Facing Up to Transformative Times

It’s a kind of day of change in technology, particularly if you believe some of the speculation that’s floating around.  Certainly 2011 has been a challenging year for vendors, and it may be that the challenges will be only more formidable in 2012.  Given that, it wouldn’t be surprising if we saw some dramatic market shifts, and vendor actions.

Microsoft’s move with Verizon to make the Xbox into an STB is pretty obviously a move to make the box more populist.  Kinect has certainly made it into a leading game platform but there’s a limited market for games, particularly in terms of demographics.  Microsoft wants the Xbox to be an entertainment hub, something that would validate the fond hope of everyone in the PC space that a computer would become a fixture in every living room.  A big part of this move is that Microsoft knows that gaming is shifting more to portable devices and Microsoft certainly has its own aspirations with phones and tablets.  Why create cross-currents that could erode you own product lines?  Get one product family safely out of the way of evolution for the other.

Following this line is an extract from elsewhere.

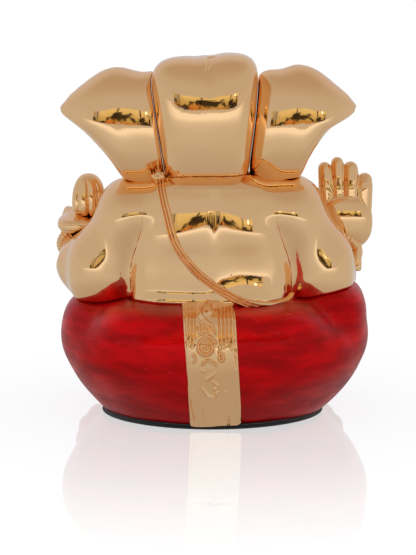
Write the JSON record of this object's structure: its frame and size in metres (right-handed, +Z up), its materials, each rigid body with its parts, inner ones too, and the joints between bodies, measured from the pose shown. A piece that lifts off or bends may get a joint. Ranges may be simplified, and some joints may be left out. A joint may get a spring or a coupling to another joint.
{
  "type": "ganesha idol",
  "caption": "Seated elephant-headed devotional figurine in polished copper-gold with a red enamelled dhoti, one palm raised and one holding a sweet, on a flat felt pad.",
  "frame": {"origin": "centre of the felt pad's underside, the face that the figure stands on", "axes": "+Z up; the figure faces -Y, so its back is towards +Y; +X is towards the figure's own left hand"},
  "size_m": [0.0883, 0.0795, 0.0997],
  "materials": {
    "gilt": "mirror-polished copper-gold plating over slip-cast ceramic",
    "red_enamel": "translucent brushed red enamel, glossy, with faint brush streaks",
    "felt": "black felt, matte, short nap"
  },
  "bodies": {
    "root": {"base_pad": "felt", "seat_shell": "red_enamel", "torso_shell": "gilt", "head_shell": "gilt", "left_ear": "gilt", "right_ear": "gilt", "left_arm": "gilt", "right_arm": "gilt", "raised_hand": "gilt", "offering_hand": "gilt", "left_bangle": "gilt", "right_bangle": "gilt", "bangle_tail": "gilt", "modak": "gilt", "trunk": "gilt", "left_tusk": "gilt", "right_tusk": "gilt", "forehead_tilak": "gilt", "sacred_thread": "gilt", "back_sash": "gilt", "front_sash": "gilt", "left_foot": "gilt", "right_foot": "gilt"}
  },
  "joints": []
}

Staying with tablets and cross-currents for the moment, Dell has dropped its Slate family after having laid a tablet egg with it.  The problem I think Dell had (and continues to have) is that it’s so worried about its PC sales that it’s apologetic about positioning anything that might impact the PC even a little bit.  On the one hand, it didn’t want to miss the tablet revolution, but on the other it didn’t want to overhang its laptop business.  So it fumbled with both hands, I guess.  They never really did anything with Slate other than say they had it, which was hardly an inspirational marketing tactic.  Now they’re out of tablets and they’ve called their marketing into question.  They also are looking a bit like HP in terms of fumbling, which isn’t a role model I think they wanted to adopt.

I’m hearing a lot about how network vendors might be facing their own future changes this week.  NSN started a broader reconsideration of strategy with its decision to pull itself into a kind of marketing spear focused at the heart of mobility.  That aligns the company with the current capex focus, at least on the network equipment side.  Ericsson has arguably been gradually doing the same thing for years, focusing on mobile and professional services where margins are higher.  Now at least some Street analysts are suggesting that maybe Alcatel-Lucent is going to have to follow suit.

Ciena is kind of a poster child for the current issue set, ironically; it’s not a broad player but rather a player who adds capacity to a world that’s supposed to be starving for it.  So why then is it getting dissed by the Street?  Because margins stink, meaning profits.  Yes users want more Internet bits but they won’t pay for them, which means that there’s enormous price pressure on the producers of those bits and on the equipment they use.  The trend in networking, as I recount in more detail in the Annual Technology Forecast issue of Netwatcher this month, is to push traffic handling and capex downward to the lower layers because it’s cheaper there.  The whole of networking, in fact, is commoditizing.  Ciena, already in a spot that can’t be eliminated—you need bits—can’t be as profitable there.  So that’s why Alcatel-Lucent and Ericsson, and NSN can’t be bit-pushers either.

For Alcatel-Lucent, this could mean a spin-out of some of the lower-level technologies that are building revenue and engagement but not profit, but the problem with that is that Alcatel-Lucent’s strategic influence with buyers has literally been in a class by itself because of its product breadth.  Can they sustain that influence in the face of a constriction of product offerings?

The cloud is the common ground in this story.  NSN, by focusing on mobility, may have effectively abandoned it.  Ericsson has abandoned it.  Alcatel-Lucent just embraced it, but not as fully as I believe they need to.  The cloud is likely to be the first new capex focus in networking, but it’s a focus that’s not as much on network equipment as on IT—servers and software and storage.  Network vendors need to have a place in the cloud or they all end up squabbling over RAN scraps, and mobile bit-pushing will commoditize as inevitably as wireline has.

While Alcatel-Lucent’s cloud strategy could be interesting, Cisco and Juniper are really the players to watch here.  They’re the guys with the most at stake, after all.  IP, the mainstay of both companies, is commoditizing and traffic is migrating downward in terms of handling, toward Ethernet and optics.  Something has to be done for these guys.  Cisco has servers and all of the pieces of the cloud, and so could be the vendor who manages to create a cloud story that’s network-empowering.  Juniper has no servers and it has the narrowest product portfolio of all of the network vendors.  That’s hurting the company in terms of strategic engagement.  In our most recent survey, Juniper stands alone at the bottom of that chart.  So the question is first whether a network-friendly vision of the cloud can be created at all.  If it can, will Cisco have a better shot given that it has all the pieces, or will Juniper have a better shot given that it has all the motivation (or should)?